Start of RECORDED DATA
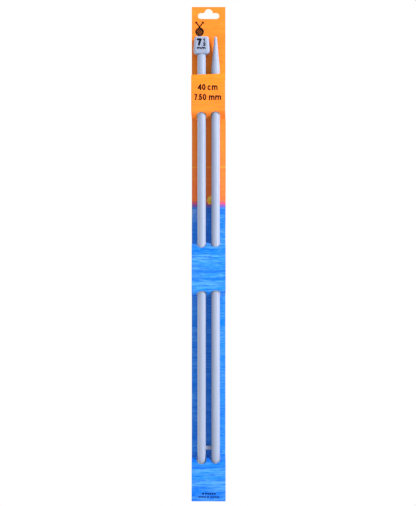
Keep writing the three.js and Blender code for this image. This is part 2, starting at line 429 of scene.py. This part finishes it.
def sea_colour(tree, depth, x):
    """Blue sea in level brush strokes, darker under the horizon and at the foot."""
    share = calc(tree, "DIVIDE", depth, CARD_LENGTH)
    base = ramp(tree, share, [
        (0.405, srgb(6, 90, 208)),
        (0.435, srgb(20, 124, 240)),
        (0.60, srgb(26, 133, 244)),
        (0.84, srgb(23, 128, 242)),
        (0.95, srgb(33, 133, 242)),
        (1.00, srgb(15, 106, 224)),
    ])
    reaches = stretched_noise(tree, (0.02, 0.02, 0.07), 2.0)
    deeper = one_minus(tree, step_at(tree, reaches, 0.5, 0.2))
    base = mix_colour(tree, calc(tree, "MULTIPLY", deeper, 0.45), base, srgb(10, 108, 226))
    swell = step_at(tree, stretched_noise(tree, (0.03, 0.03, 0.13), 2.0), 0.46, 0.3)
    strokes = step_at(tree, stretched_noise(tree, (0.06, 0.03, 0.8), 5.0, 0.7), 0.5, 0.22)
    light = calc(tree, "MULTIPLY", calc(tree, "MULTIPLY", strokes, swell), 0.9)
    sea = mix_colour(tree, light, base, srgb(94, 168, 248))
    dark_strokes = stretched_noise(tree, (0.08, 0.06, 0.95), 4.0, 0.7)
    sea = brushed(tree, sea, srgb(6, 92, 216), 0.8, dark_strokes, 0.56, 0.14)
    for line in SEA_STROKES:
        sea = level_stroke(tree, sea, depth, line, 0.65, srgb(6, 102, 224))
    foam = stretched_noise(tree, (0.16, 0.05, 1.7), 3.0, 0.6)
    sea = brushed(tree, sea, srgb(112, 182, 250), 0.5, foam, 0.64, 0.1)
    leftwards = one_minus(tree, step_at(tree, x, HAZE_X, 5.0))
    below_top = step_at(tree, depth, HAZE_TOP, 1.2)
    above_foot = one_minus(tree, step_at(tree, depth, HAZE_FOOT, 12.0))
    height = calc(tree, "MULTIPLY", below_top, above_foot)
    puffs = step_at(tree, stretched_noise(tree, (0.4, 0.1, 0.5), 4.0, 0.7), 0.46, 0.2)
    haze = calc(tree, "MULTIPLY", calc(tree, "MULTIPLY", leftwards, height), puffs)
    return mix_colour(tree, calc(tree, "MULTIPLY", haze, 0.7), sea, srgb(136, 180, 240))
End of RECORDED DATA
▶ TASK OBJECTIVE:
Print the material verbatim, all of it.

▶ TASK RESPONSE:
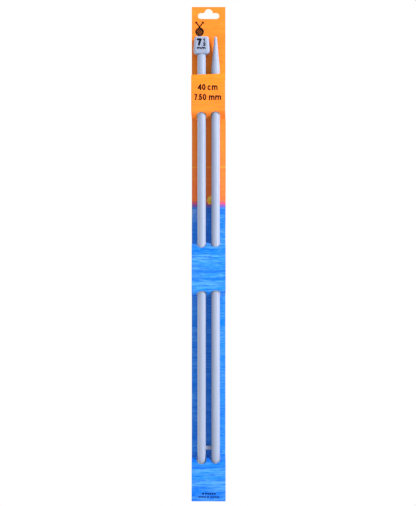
Keep writing the three.js and Blender code for this image. This is part 2, starting at line 429 of scene.py. This part finishes it.
def sea_colour(tree, depth, x):
    """Blue sea in level brush strokes, darker under the horizon and at the foot."""
    share = calc(tree, "DIVIDE", depth, CARD_LENGTH)
    base = ramp(tree, share, [
        (0.405, srgb(6, 90, 208)),
        (0.435, srgb(20, 124, 240)),
        (0.60, srgb(26, 133, 244)),
        (0.84, srgb(23, 128, 242)),
        (0.95, srgb(33, 133, 242)),
        (1.00, srgb(15, 106, 224)),
    ])
    reaches = stretched_noise(tree, (0.02, 0.02, 0.07), 2.0)
    deeper = one_minus(tree, step_at(tree, reaches, 0.5, 0.2))
    base = mix_colour(tree, calc(tree, "MULTIPLY", deeper, 0.45), base, srgb(10, 108, 226))
    swell = step_at(tree, stretched_noise(tree, (0.03, 0.03, 0.13), 2.0), 0.46, 0.3)
    strokes = step_at(tree, stretched_noise(tree, (0.06, 0.03, 0.8), 5.0, 0.7), 0.5, 0.22)
    light = calc(tree, "MULTIPLY", calc(tree, "MULTIPLY", strokes, swell), 0.9)
    sea = mix_colour(tree, light, base, srgb(94, 168, 248))
    dark_strokes = stretched_noise(tree, (0.08, 0.06, 0.95), 4.0, 0.7)
    sea = brushed(tree, sea, srgb(6, 92, 216), 0.8, dark_strokes, 0.56, 0.14)
    for line in SEA_STROKES:
        sea = level_stroke(tree, sea, depth, line, 0.65, srgb(6, 102, 224))
    foam = stretched_noise(tree, (0.16, 0.05, 1.7), 3.0, 0.6)
    sea = brushed(tree, sea, srgb(112, 182, 250), 0.5, foam, 0.64, 0.1)
    leftwards = one_minus(tree, step_at(tree, x, HAZE_X, 5.0))
    below_top = step_at(tree, depth, HAZE_TOP, 1.2)
    above_foot = one_minus(tree, step_at(tree, depth, HAZE_FOOT, 12.0))
    height = calc(tree, "MULTIPLY", below_top, above_foot)
    puffs = step_at(tree, stretched_noise(tree, (0.4, 0.1, 0.5), 4.0, 0.7), 0.46, 0.2)
    haze = calc(tree, "MULTIPLY", calc(tree, "MULTIPLY", leftwards, height), puffs)
    return mix_colour(tree, calc(tree, "MULTIPLY", haze, 0.7), sea, srgb(136, 180, 240))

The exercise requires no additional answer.